Scripture Luke 12:49-59 Jan Savory
In today’s passage, Jesus is still on his way to Jerusalem. This is the passage that comes up today as the assigned gospel reading in the three-year lectionary cycle that many denominations share. But when I saw it, my first thought was, really? I’m supposed to preach on division? About conflict in families? Where’s the good news in that?
What Jesus is this?
What has happened to the Jesus of the Sermon on the Mount: “Blessed are the peacemakers …”? Is this the one that we believe Isaiah was foretelling when he called him “The Prince of Peace”? The Jesus we see in this passage seems out of character with the Jesus who loves and heals and cares for the poor. This is not the sweet baby Jesus for whom the angels sang, “Peace on earth, good will to all” back in Luke 2.

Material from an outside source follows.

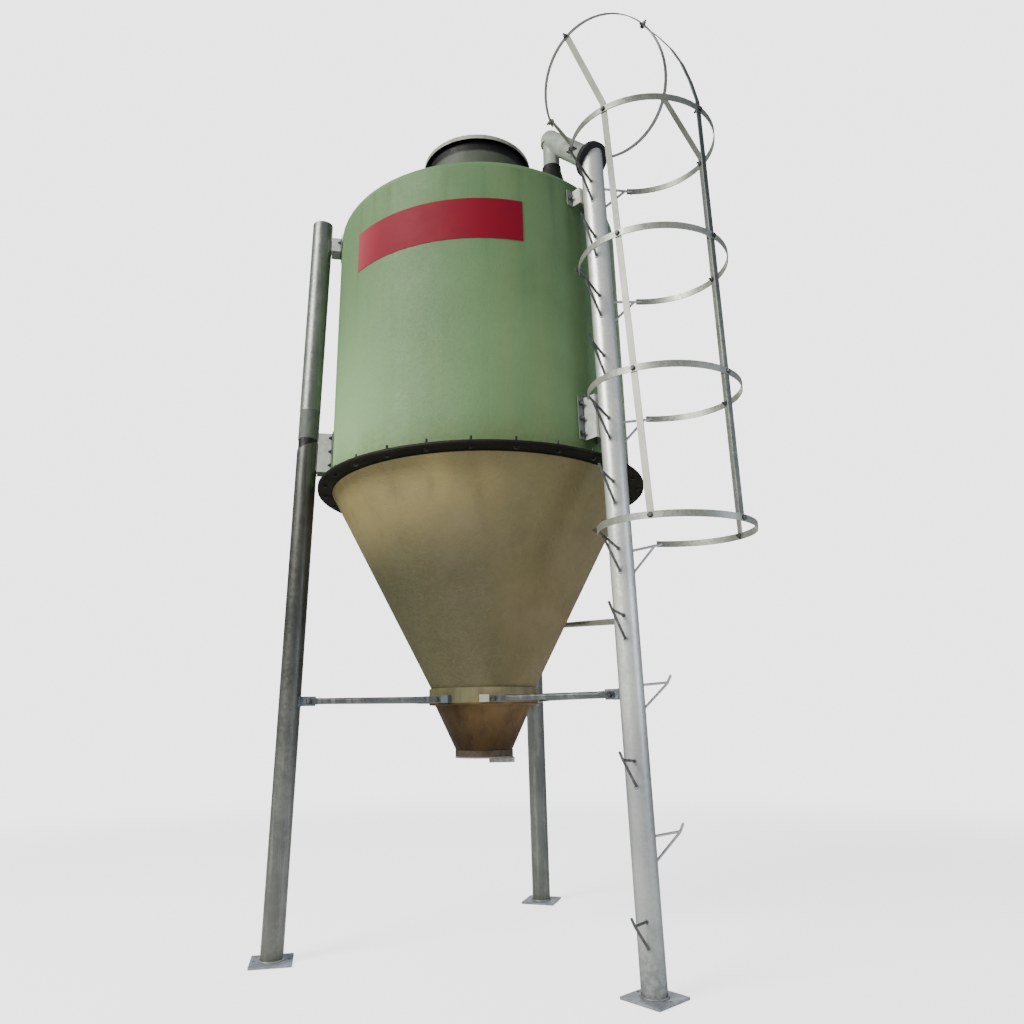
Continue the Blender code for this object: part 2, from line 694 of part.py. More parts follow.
def top_hoop_frame():
    """The tilted hoop's middle in the leg's frame, its +X towards the hoop's high outer side."""
    tilt = Matrix.Rotation(-TOP_HOOP_TILT, 4, "Y") @ Matrix.Rotation(TOP_HOOP_ROLL, 4, "X")
    return Matrix.Translation((TOP_HOOP_OUT, 0, TOP_HOOP_HEIGHT)) @ tilt


def hoops():
    frame = leg_frame(LADDER_AZIMUTH)
    droop = Matrix.Rotation(HOOP_DROOP, 4, "Y")
    for number, level in enumerate(HOOP_LEVELS, 1):
        centre = Matrix.Translation((HOOP_CENTRE_OUT, 0, step_height(level)))
        level_hoop = hoop_mesh(HOOP_RADIUS, -HOOP_HALF_SWEEP, HOOP_HALF_SWEEP)
        place(f"cage_hoop_{number}", level_hoop, galvanised, frame @ centre @ droop)
    top_hoop = hoop_mesh(TOP_HOOP_RADIUS, *TOP_HOOP_ENDS)
    place("cage_top_hoop", top_hoop, galvanised, frame @ top_hoop_frame())


def strip_mesh(points, normals, acrosses):
    """A flat bar along points: its thickness lies along each normal, its width along each across."""
    shape = bmesh.new()
    rings = []
    for point, normal, across in zip(points, normals, acrosses):
        width = across * (STRIP_WIDTH / 2)
        depth = normal * (STRIP_THICKNESS / 2)
        corners = (point - width - depth, point + width - depth, point + width + depth, point - width + depth)
        rings.append([shape.verts.new(corner) for corner in corners])
    for first, second in zip(rings, rings[1:]):
        for i in range(4):
            j = (i + 1) % 4
            shape.faces.new((first[i], first[j], second[j], second[i]))
    shape.faces.new(rings[0])
    shape.faces.new(rings[-1])
    bmesh.ops.recalc_face_normals(shape, faces=shape.faces)
    mesh = bpy.data.meshes.new("strip")
    shape.to_mesh(mesh)
    shape.free()
    return mesh


def cage_bar(name, angles, low, top_angle, bow):
    """A strip inside the level hoops, bent over and twisted on to the tilted hoop."""
    reach = HOOP_RADIUS - STRIP_THICKNESS - BAR_CLEARANCE
    bend = step_height(HOOP_LEVELS[-1]) + STRIP_WIDTH
    points = []
    acrosses = []
    for i in range(7):
        angle = angles[0] + (angles[1] - angles[0]) * i / 6
        out = Vector((math.cos(angle), math.sin(angle), 0))
        height = Vector((HOOP_CENTRE_OUT, 0, low + (bend - low) * i / 6))
        points.append(height + out * reach)
        acrosses.append(Vector((-out.y, out.x, 0)))
    head = points[-1]
    across = acrosses[-1]
    tilted = top_hoop_frame()
    spread = Matrix.Rotation(top_angle, 4, "Z")
    seat = TOP_HOOP_RADIUS - STRIP_THICKNESS - BAR_CLEARANCE * 0.65
    half = STRIP_WIDTH / 2
    landing = [tilted @ spread @ Vector((seat, 0, height)) for height in (-half, half)]
    top_out = tilted.to_3x3() @ spread.to_3x3() @ Vector((1, 0, 0))
    top_across = tilted.to_3x3() @ spread.to_3x3() @ Vector((0, 1, 0))
    steps = 5
    for i in range(1, steps):
        share = i / steps
        points.append(head.lerp(landing[0], share) + out * (bow * math.sin(math.pi * share)))
        acrosses.append(across.lerp(top_across, share).normalized())
    points += landing
    acrosses += [top_across, top_across]
    normals = []
    for i, (point, wide) in enumerate(zip(points, acrosses)):
        before = points[max(i - 1, 0)]
        after = points[min(i + 1, len(points) - 1)]
        normals.append((after - before).normalized().cross(wide).normalized())
    for i in (-2, -1):
        normals[i] = top_out * math.copysign(1, normals[i].dot(top_out))
    mesh = strip_mesh(points, normals, acrosses)
    place(name, mesh, galvanised, leg_frame(LADDER_AZIMUTH))


def cage_bars():
    low = step_height(HOOP_LEVELS[0]) - STRIP_WIDTH / 2
    cage_bar("cage_bar_near", BAR_ANGLES_NEAR, low, TOP_NODE_NEAR, 0)
    cage_bar("cage_bar_outer", BAR_ANGLES_OUTER, low, 0.0, BAR_BOW)
    cage_bar("cage_bar_far", BAR_ANGLES_FAR, low, TOP_NODE_FAR, 0)
    last = step_height(HOOP_LEVELS[-1]) - STRIP_WIDTH / 2
    cage_bar("cage_bar_left_end", (END_BAR_ANGLE, END_BAR_ANGLE), last, END_BAR_TOP_ANGLE, 0)


def head_frame():
    """The middle of the flange on the ladder leg's head, +Z up along the pipe that leaves it."""
    reach = LEG_CIRCLE - LEG_LEAN * HEAD_FLANGE_HEIGHT
    turn = Matrix.Rotation(PIPE_RISE - math.pi / 2, 4, "Y")
    return Matrix.Translation((reach, 0, HEAD_FLANGE_HEIGHT)) @ turn


def elbow(crest, radius, foot):
    """The round outer corner where the sloping pipe turns down, as far as a level foot."""
    quarter = arc(radius, math.pi / 2, 0, 6, (0, crest.z))
    if foot < crest.z:
        return round_solid(quarter[1:] + [(radius, foot)], RISER_CIRCLE)
    return round_solid(arc(radius, math.pi / 2, -math.pi / 2, 12, (0, crest.z))[1:-1], RISER_CIRCLE)


def head_pipe():
    """The black flange on the ladder leg's head, and the pipe from it over to the roof."""
    turn = Matrix.Rotation(LADDER_AZIMUTH, 4, "Z")
    half = HEAD_FLANGE_THICKNESS / 2
    bore = PIPE_RADIUS - PIPE_WALL
    outline = [(HEAD_FLANGE_RADIUS, half), (HEAD_FLANGE_RADIUS, -half), (bore, -half), (bore, half)]
    place("head_flange", turned_mesh(outline, 32), rubber_black, turn @ head_frame())
    start = head_frame() @ Vector((0, 0, half + GAP))
    rise = Vector((-math.cos(PIPE_RISE), 0, math.sin(PIPE_RISE)))
    crest = start + rise * ((start.x - RISER_CIRCLE) / math.cos(PIPE_RISE))
    foot = RISER_FOOT_HEIGHT + GAP
    riser_bore = RISER_RADIUS - PIPE_WALL
    outside = tube_mesh([start, crest], PIPE_RADIUS, 24)
    outside = combined(outside, [elbow(crest, PIPE_RADIUS + PIPE_SWELL, PIPE_SOCKET_FOOT)], "UNION")
    riser = round_solid([(RISER_RADIUS, crest.z), (RISER_RADIUS, foot)], RISER_CIRCLE)
    outside = combined(outside, [riser], "UNION")
    inside = tube_mesh([start - rise * 0.01, crest], bore, 24)
    inside = combined(inside, [elbow(crest, bore + PIPE_SWELL, crest.z)], "UNION")
    riser = round_solid([(riser_bore, crest.z), (riser_bore, foot - 0.01)], RISER_CIRCLE)
    inside = combined(inside, [riser], "UNION")
    place("head_pipe", combined(outside, [inside], "DIFFERENCE"), pipe_grey, turn)


clear_scene()
parts = collection("polyester_silo")
cutters = collection("cutters")
silo = bpy.data.objects.new("silo_axis", None)
silo.location = silo_axis()
parts.objects.link(silo)

green = finish("sage_green_grp", (0.205, 0.294, 0.162), 0.45, 0.0)
olive = finish("olive_grp", (0.224, 0.195, 0.107), 0.5, 0.0)
collar_tan = finish("tan_grp_band", (0.26, 0.22, 0.13), 0.55, 0.0)
brown = finish("dark_brown_grp", (0.085, 0.052, 0.022), 0.5, 0.0)
neck_grey = finish("neck_grey_grp", (0.09, 0.1, 0.085), 0.6, 0.0)
lid_grey = finish("lid_grey_grp", (0.35, 0.36, 0.33), 0.5, 0.0)
outlet_grey = finish("outlet_grey", (0.29, 0.27, 0.25), 0.5, 0.5)
galvanised = finish("galvanised_steel", (0.42, 0.43, 0.42), 0.45, 0.9)
bracket_grey = finish("bracket_steel", (0.5, 0.5, 0.47), 0.5, 0.9)
sleeve_grey = finish("sleeve_grey", (0.11, 0.11, 0.1), 0.6, 0.6)
pipe_grey = finish("pipe_grey", (0.36, 0.38, 0.34), 0.5, 0.3)
rubber_black = finish("rubber_black", (0.02, 0.02, 0.02), 0.7, 0.0)

LEG_AZIMUTHS = {"ladder_leg": LADDER_AZIMUTH, "rear_leg": REAR_AZIMUTH, "left_leg": LEFT_AZIMUTH}

body_and_roof()
cone_and_outlet()
legs()
foot_plates()
brackets()
struts()
tie()
ladder_steps()
hoops()
cage_bars()
head_pipe()
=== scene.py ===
import math

import bmesh
import bpy
from mathutils import Matrix, Vector


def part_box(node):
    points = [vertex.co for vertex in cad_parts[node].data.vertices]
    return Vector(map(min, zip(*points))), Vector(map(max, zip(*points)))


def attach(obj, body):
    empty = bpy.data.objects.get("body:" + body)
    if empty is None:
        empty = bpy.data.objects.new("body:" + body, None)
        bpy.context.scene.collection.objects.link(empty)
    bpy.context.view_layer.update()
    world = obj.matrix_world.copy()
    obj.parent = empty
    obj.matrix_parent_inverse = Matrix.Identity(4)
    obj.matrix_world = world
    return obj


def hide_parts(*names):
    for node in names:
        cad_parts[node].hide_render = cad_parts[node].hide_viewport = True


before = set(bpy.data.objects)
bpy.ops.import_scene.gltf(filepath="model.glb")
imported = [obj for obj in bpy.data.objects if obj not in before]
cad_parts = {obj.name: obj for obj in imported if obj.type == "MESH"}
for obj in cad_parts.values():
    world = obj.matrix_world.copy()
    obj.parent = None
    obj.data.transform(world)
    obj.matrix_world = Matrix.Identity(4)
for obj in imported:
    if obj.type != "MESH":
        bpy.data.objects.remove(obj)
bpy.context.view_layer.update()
print("frame loaded:", len(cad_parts), "nodes")

# The silo's own axis and its legs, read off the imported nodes
bodyLow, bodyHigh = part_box("body_cylinder")
axis = Vector(((bodyLow.x + bodyHigh.x) / 2, (bodyLow.y + bodyHigh.y) / 2, 0))
rimRadius = (bodyHigh.x - bodyLow.x) / 2
rimSeam = bodyLow.z
wallHeadHeight = bodyHigh.z
wallHeadRadius = (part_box("roof")[1].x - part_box("roof")[0].x) / 2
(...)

In these unusual words of Jesus, I think we are hearing what is going on in his heart. For the last while, he has been teaching the crowds and the disciples, primarily about how they should live. Then, if Luke is following the conversation as it happened, Jesus breaks in with this change of topic. “I came to bring fire to the earth. I have a baptism with which to be baptized, and what stress I am under until it is completed! Do you think that I have come to bring peace to the earth? No, I tell you, but rather division!”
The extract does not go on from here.